What I was after wasn’t quite the plain vanilla JSON of the data, which might have looked like this { "title": "The Godfather", "director": "Francis Ford Coppola", "year": 1972 }, { "title": "A.N.Other film","director": "unknown","year":"2014"}, …I needed it interspersed with Elastic search statements like this {"create" : {"_index":"movies","_type":"movie"}} { "title": "The Godfather", "director": "Francis Ford Coppola", "year": 1972 }, {"create" : {"_index":"movies","_type":"movie"}} { "title": "A.N.Other film","director": "unknown","year":"2014"}

Here is the final perl script that I used to pull the titles and links from my blog from MySQL and into Elasticsearch.
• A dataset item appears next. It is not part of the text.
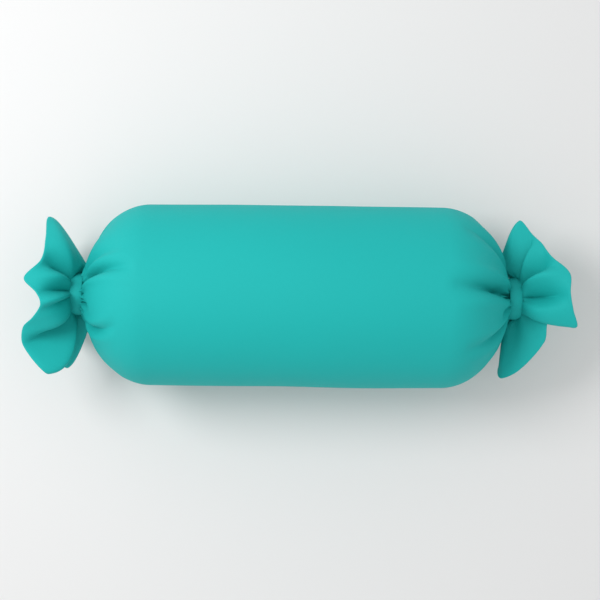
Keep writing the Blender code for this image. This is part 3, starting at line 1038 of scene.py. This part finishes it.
# the walls between stacked outlines of count points each, and a cap on both ends
def stackFaces(levels, count):
    faces = []
    for level in range(levels - 1):
        for k in range(count):
            a, b = level * count + k, level * count + (k + 1) % count
            faces.append((a, b, b + count, a + count))
    faces.append(tuple(reversed(range(count))))
    faces.append(tuple(range((levels - 1) * count, levels * count)))
    return faces


# a coil: one long wire, flattened into loops that hook over the middle line
def makeCoil(name, node, side, look):
    low, high, pitch = coilLow[0], coilHigh[0], look["pitch"]
    count = int(((high - low) / pitch - 1) * look["pointsPerTurn"])
    points = []
    for i in range(count + 1):
        turn = 2 * pi * i / look["pointsPerTurn"]
        x = low + pitch * (0.5 + turn / (2 * pi)) + look["lean"] * sin(turn)
        if side > 0:
            x += pitch * 0.49  # the loops of one coil lie between those of the other
        across = side * (look["middleAcross"] - look["reachAcross"] * cos(turn) * (1 + 0.12 * cos(turn)))
        out = coilHeight + look["reachOut"] * sin(turn)
        points.append(zipPoint(min(x, high - look["wire"]), across, out))
    mesh = meshOf(name, [tubeGeometry(points, [look["wire"]] * len(points), look["sides"])])
    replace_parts(addPiece(name, mesh, "root", nylon), node)


# a row of separate stitches over a surface; surface(along) gives a point and the way out of it
def stitchRow(surface, start, end, look):
    shapes, step = [], look["stitchLength"] + look["stitchGap"]
    count = int((end - start) / step)
    for k in range(count):
        begin = start + k * step + (end - start - count * step) / 2
        points, widths = [], []
        for share in (0, 0.12, 0.35, 0.65, 0.88, 1):
            place, out = surface(begin + look["stitchLength"] * share)
            rise = look["stitchRadius"] * (2.2 * share * (1 - share) * 2 - 0.6)
            points.append(place + np.array(out) * rise)
            widths.append(look["stitchRadius"] * (0.55 if share in (0, 1) else 1.0))
        shapes.append(tubeGeometry(points, widths, 6))
    return shapes


def coverSpot(x, turn):  # a point on the cover and the way out of it
    out = np.array((0, sin(turn), cos(turn)))
    return ringPoint(x, turn, bodyRadius + coverLift(x, bodyRadius, turn, body)), out


def makeStitches(look):
    span, end = look["topStitchAcross"], body["slotHalfLength"] + look["pastSlot"]
    rows, coilRows = [], []
    for side in (-1, 1):
        def besideSlot(x):
            return coverSpot(x, zipAngle + side * span / bodyRadius)

        def besideCoil(x):
            across = side * look["coilStitchAcross"]
            return zipPoint(x, across, np.sqrt(tapeRadius**2 - across**2)), outward

        rows += stitchRow(besideSlot, -end, end, look)
        coilRows += stitchRow(besideCoil, coilLow[0], coilHigh[0], look)
    for x in (-end, end):  # the bars that close the ends of the opening
        def barAcross(across):
            return coverSpot(x, zipAngle + across / bodyRadius)

        rows += stitchRow(barAcross, -span, span, look)
    addPiece("opening_stitches", meshOf("opening_stitches", rows), "root", thread)
    addPiece("coil_stitches", meshOf("coil_stitches", coilRows), "root", thread)


def roundedBox(low, high, bevel):  # a block in the zip's frame with its edges rounded off
    shape = bmesh.new()
    bmesh.ops.create_cube(shape, size=1.0)
    for vert in shape.verts:
        vert.co = [low[i] + (high[i] - low[i]) * (vert.co[i] + 0.5) for i in range(3)]
    edges = list(shape.edges)
    bmesh.ops.bevel(shape, geom=edges, offset=bevel, segments=3, profile=0.5, affect="EDGES")
    shape.verts.index_update()
    verts = [zipPoint(*vert.co) for vert in shape.verts]
    faces = [tuple(vert.index for vert in face.verts) for face in shape.faces]
    shape.free()
    return verts, faces


sliderLook = {
    "length": 0.0090,
    "halfWidth": 0.0039,
    "noseHalfWidth": 0.0026,
    "floor": (0.0727, 0.0736),
    "top": (0.0769, 0.0778),
    "flange": 0.0009,
    "flangeLow": 0.0752,
    "loopTop": 0.0806,
    "loopReach": 0.0026,
    "loopRise": 0.0011,
    "loopWire": 0.0006,
    "postHalfWidth": 0.0006,
    "postEnds": (0.0027, 0.0006),  # back from the slider's front
    "bevel": 0.0002,
    "outlinePoints": 10,
}


# a slider plate: wide at its front, narrower at its tail, with rounded corners and a crowned face
def platePoints(look, low, high, x):
    nose, extra = look["noseHalfWidth"], look["halfWidth"] - look["noseHalfWidth"]
    outline = []
    for i in range(look["outlinePoints"] + 1):
        share = i / look["outlinePoints"]
        corner = min(1.0, min(share, 1 - share) / 0.12)
        trim = 0.62 + 0.38 * np.sqrt(1 - (1 - corner) ** 2)
        width = trim * (nose + extra * smoothStep(share, 0.1, 0.6))
        outline.append((look["length"] * (share - 0.5), width))
    outline = outline + [(along, -width) for along, width in reversed(outline)]
    levels = [(low, 0.93), (low + 0.00015, 1.0)]
    levels += [(high - 0.00025, 1.0), (high - 0.00005, 0.94), (high, 0.80)]
    verts = []
    for out, scale in levels:
        verts += [zipPoint(x + along * scale, across * scale, out) for along, across in outline]
    return verts, stackFaces(len(levels), len(outline))


def metalPiece(name, shapes, body, node):
    piece = addPiece(name, meshOf(name, shapes), body, nickel)
    piece.data.set_sharp_from_angle(angle=radians(40))
    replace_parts(piece, node)


# the slider: two plates on a post, flanges down both sides, and a wire loop for the pull
def makeSlider(look):
    x = (sliderLow[0] + sliderHigh[0]) / 2
    half, (floorLow, floorHigh), (topLow, topHigh) = look["length"] / 2, look["floor"], look["top"]
    shapes = [platePoints(look, floorLow, floorHigh, x), platePoints(look, topLow, topHigh, x)]
    back, front = (x + half - gap for gap in look["postEnds"])
    post = look["postHalfWidth"]
    low, high = (back, -post, floorLow + 0.0003), (front, post, topHigh - 0.0003)
    shapes.append(roundedBox(low, high, look["bevel"]))
    for side in (-1, 1):
        inner, outer = sorted((side * (look["halfWidth"] - look["flange"]), side * look["halfWidth"]))
        low = (x - half * 0.1, inner, look["flangeLow"])
        high = (x + half * 0.82, outer, topHigh - 0.0002)
        shapes.append(roundedBox(low, high, look["bevel"]))
    reach, rise, wire = look["loopReach"], look["loopRise"], look["loopWire"]
    legs = [(-reach, topHigh - 0.0004), (-reach, topHigh + wire)]
    crest, bends = look["loopTop"] - wire, [pi * i / 8 for i in range(9)]
    arch = [(-reach * cos(bend), crest - rise * (1 - sin(bend))) for bend in bends]
    loop = legs + arch + [(-along, out) for along, out in reversed(legs)]
    points = [zipPoint(x + along, 0, out) for along, out in loop]
    shapes.append(tubeGeometry(points, [wire] * len(points), 12, guide=downhill))
    metalPiece("slider_metal", shapes, "slider", "zip_slider")


pullLook = {
    "length": 0.0140,
    "halfWidth": 0.0026,
    "neck": 0.0017,
    "neckEnd": 0.006,
    "thickness": 0.00045,
    "window": (0.0010, 0.0040, 0.0012),  # begins, ends, half width
    "outlinePoints": 40,
    "straightness": 1.35,
    "windowCorner": 0.7,
    "ribEnds": (0.0058, 0.0102),
    "ribHalfWidth": 0.0011,
    "ribThickness": 0.00022,
}


def pullEdge(look, turn):  # the pull's outline: a blunt end at the hinge, a narrow neck, a round tip
    tip = look["length"] - look["halfWidth"]
    push, last = cos(turn) * look["straightness"], sin(np.arccos(1 / look["straightness"]))
    slide = float(np.clip(push, -1, 1))
    along = tip / 2 + slide * (tip / 2 + 0.0002) - 0.0002
    flare = float(smoothStep(along, 0.0, look["neckEnd"]))
    width = look["neck"] + (look["halfWidth"] - look["neck"]) * flare
    bend = float(np.clip(sin(turn) / last, -1, 1))
    if push >= 1:
        return tip + look["halfWidth"] * cos(np.arcsin(bend)), look["halfWidth"] * bend
    if push <= -1:
        return -0.0006, width * bend
    return along, width * (1 if bend > 0 else -1)


def windowEdge(look, turn):
    begin, end, half = look["window"]
    along, across = (np.clip(part / look["windowCorner"], -1, 1) for part in (cos(turn), sin(turn)))
    return (begin + end) / 2 + (end - begin) / 2 * along, half * across


# the pull hangs straight out from its hinge: a plate with a window for the loop, a raised rim and a rib
def makePull(look):
    x = float(pullJoint["pos_m"][0])
    hinge = float((np.array(pullJoint["pos_m"]) - (0, 0, axisHeight)) @ outward)
    count, thickness = look["outlinePoints"], look["thickness"]
    turns = [2 * pi * k / count for k in range(count)]
    inner = np.array([windowEdge(look, turn) for turn in turns])
    outer = np.array([pullEdge(look, turn) for turn in turns])
    profile = [(0, 1), (0.2, 1), (0.75, 0.6), (0.84, 1.0), (0.95, 1.0), (1.0, 0.45)]
    loop = profile + [(share, -height) for share, height in reversed(profile)]
    verts, faces = [], []
    for level, (share, height) in enumerate(loop):
        for along, across in inner + (outer - inner) * share:
            verts.append(zipPoint(x + height * thickness, across, hinge + along))
        after = (level + 1) % len(loop)
        for k in range(count):
            b = (k + 1) % count
            faces.append((level * count + k, level * count + b, after * count + b, after * count + k))
    shapes = [(verts, faces)]
    (ribLow, ribHigh), half, thick = look["ribEnds"], look["ribHalfWidth"], look["ribThickness"]
    for side in (-1, 1):
        middle = x + side * thickness * 0.55
        low, high = (middle - thick, -half, hinge + ribLow), (middle + thick, half, hinge + ribHigh)
        shapes.append(roundedBox(low, high, 0.00018))
    metalPiece("pull_metal", shapes, "pull", "zip_pull")


stopLook = {
    "topHalfWidth": 0.00095,
    "bottomHalfWidth": 0.00265,
    "crimps": ((-0.62, 0.00100), (0, 0.00112), (0.62, 0.00100)),  # place along the stop, height
    "core": 0.00085,
}


# a stop: a short channel of metal, crimped in three places over the end of the coil
def makeStop(name, node, half, look):
    low, high = boxOf(node)
    middle, length = (low + high) / 2, (high[0] - low[0]) / 2
    across, core = float((middle - (0, 0, axisHeight)) @ downhill), look["core"]
    shapes = []
    for share, height in look["crimps"]:
        x = middle[0] + share * length
        crimpLow = (x - length * 0.36, across - half, coilHeight - 0.0010)
        crimpHigh = (x + length * 0.36, across + half, coilHeight + height)
        shapes.append(roundedBox(crimpLow, crimpHigh, 0.00022))
    coreLow = (middle[0] - length * 0.94, across - half * 0.9, coilHeight - core)
    coreHigh = (middle[0] + length * 0.94, across + half * 0.9, coilHeight + core)
    shapes.append(roundedBox(coreLow, coreHigh, 0.0002))
    metalPiece(name, shapes, "root", node)


labelLook = {
    "length": 0.024,
    "drop": 0.0150,
    "below": 0.0050,  # from the zip's middle to the seam that holds it
    "columns": 36,
    "rows": 26,
    "lift": 0.0010,
    "curl": 0.00484,
    "wave": 0.0005,
    "thickness": 0.00035,
}


# the blank label: caught in the seam below the zip, lying on the cover and curling up at its free edge
def makeLabel(look):
    low, high = boxOf("care_label")
    rows, columns = look["rows"], look["columns"]
    points = np.zeros((rows + 1, columns + 1, 3))
    flat = np.zeros((rows + 1, columns + 1, 2))
    for row in range(rows + 1):
        share = row / rows
        down = look["drop"] * share
        turn = zipAngle + (look["below"] + down) / bodyRadius
        lift = look["lift"] * smoothStep(share, 0.0, 0.4) + look["curl"] * max(0.0, share - 0.55) ** 2
        for column in range(columns + 1):
            wide = look["length"] * (column / columns - 0.5)
            x = (low[0] + high[0]) / 2 + wide * (1 - 0.02 * share)
            skin = bodyRadius + coverLift(x, bodyRadius, turn, body) + 0.0003
            wave = look["wave"] * share * sin(wide * 260 + 0.8)
            points[row, column] = ringPoint(x, turn, skin + lift + wave)
            flat[row, column] = (wide, down)
    pressDown(points, body["restsAt"] - 0.0002, body["softness"])
    label = gridPiece("blank_label", points, flat, closed=False, material=satin)
    label.data.shade_smooth()
    thicken(label, look["thickness"])
    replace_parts(label, "care_label")


def finishNode(node, material):  # a CAD piece that keeps its shape
    for slot in bpy.data.objects[node].material_slots:
        slot.material = material


makeCoil("upper_coil", "zip_coil_upper", -1, zipLook)
makeCoil("lower_coil", "zip_coil_lower", 1, zipLook)
makeStitches(zipLook)
makeSlider(sliderLook)
makePull(pullLook)
makeStop("upper_top_stop", "zip_top_stop_upper", stopLook["topHalfWidth"], stopLook)
makeStop("lower_top_stop", "zip_top_stop_lower", stopLook["topHalfWidth"], stopLook)
makeStop("bottom_stop", "zip_bottom_stop", stopLook["bottomHalfWidth"], stopLook)
makeLabel(labelLook)
finishNode("zip_tape_upper", tape)
finishNode("zip_tape_lower", tape)
finishNode("left_gather_elastic", braid)
finishNode("right_gather_elastic", braid)
print("zip, label and elastics made")


studio = {
    "floor": 0.80,
    "floorSize": 60.0,
    "cameraHeight": 1.2,
    "lens": 85.0,
    "cameraShift": (0.0034, -0.0030),
    "roll": 0.65,
    "keyPower": 5.8,
    "keyPlace": (-0.62, 0.27, 0.95),
    "keySize": 0.5,
    "keyAim": (0, 0, 0.05),
    "fill": 0.76,
}


def makeStudio(look):
    scene.view_settings.view_transform = "Standard"
    bpy.ops.mesh.primitive_plane_add(size=look["floorSize"])
    floor = bpy.context.object
    floor.name = "floor"
    material, shader, start = newMaterial("paleFloor", Roughness=0.7, Specular_IOR_Level=0.2)
    shader.inputs["Base Color"].default_value = (*[look["floor"]] * 3, 1)
    floor.data.materials.append(material)
    world = bpy.data.worlds.new("softLight")
    world.use_nodes = True
    background = world.node_tree.nodes["Background"]
    background.inputs["Color"].default_value = (1, 1, 1, 1)
    background.inputs["Strength"].default_value = look["fill"]
    scene.world = world
    key = bpy.data.lights.new("key", "AREA")
    key.shape = "DISK"
    key.size = look["keySize"]
    key.energy = look["keyPower"]
    lamp = bpy.data.objects.new("key", key)
    scene.collection.objects.link(lamp)
    lamp.location = look["keyPlace"]
    aim = Vector(look["keyAim"]) - lamp.location
    lamp.rotation_euler = aim.to_track_quat("-Z", "Y").to_euler()
    camera = bpy.data.cameras.new("camera")
    camera.lens = look["lens"]
    camera.sensor_width = 36.0
    camera.clip_start = 0.05
    eye = bpy.data.objects.new("camera", camera)
    scene.collection.objects.link(eye)
    eye.location = (look["cameraShift"][0], look["cameraShift"][1], axisHeight + look["cameraHeight"])
    eye.rotation_euler = (0, 0, radians(look["roll"]))
    scene.camera = eye


makeStudio(studio)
Feel free to tweak as needed. #!/usr/bin/perl use strict; use warnings; use DBIx::JSON; my $dbname = 'dbuser'; my $host = 'mydbhost'; my $port = '3306'; my $dbusername = 'charlieharvey'; my $dsn = "dbname=$dbname;host=$host;port=$port"; my $obj = DBIx::JSON->new($dsn, "mysql", $dbusername, 'dbpassword'); $obj->do_select("select id,title,CONCAT('http://charlieharvey.org.uk/page/',`slug`) AS link from pages;","id",1); $obj->err && die $obj->errstr; my $json = $obj->get_json; $json =~ s/^\[//; $json =~ s/\]$//; $json =~ s/},/}\n{"create" : {"_index":"pages","_type":"page"}}\n/g; say '{"create" : {"_index":"pages","_type":"page"}}'. "\n$json";

I ran that and piped it into a file $ perl charlieharvey.org.uk_to_elasticsearch.pl > pages.json Then I could use Elastic Search’s bulk import functionality and Curl’s ability to read from a file to populate my elastic search from that file thus $ curl -XPUT --user root:pwd "http://elastic-charlieharvey.rhcloud.com/pages/_bulk" --data-binary @pages.json

Part 4: The demo

So now I have a cloud-hosted elastic search instance, running on Openshift with a bunch of data on it. All that remains is to wrap it in a ittle jquery and make a search box. The code is in the body of the page. It’s basic, but have a play. Hint: Perl is a thing to search for that brings back some results.

Thanks for reading this far and have fun playing with Elasticsearch and openshift.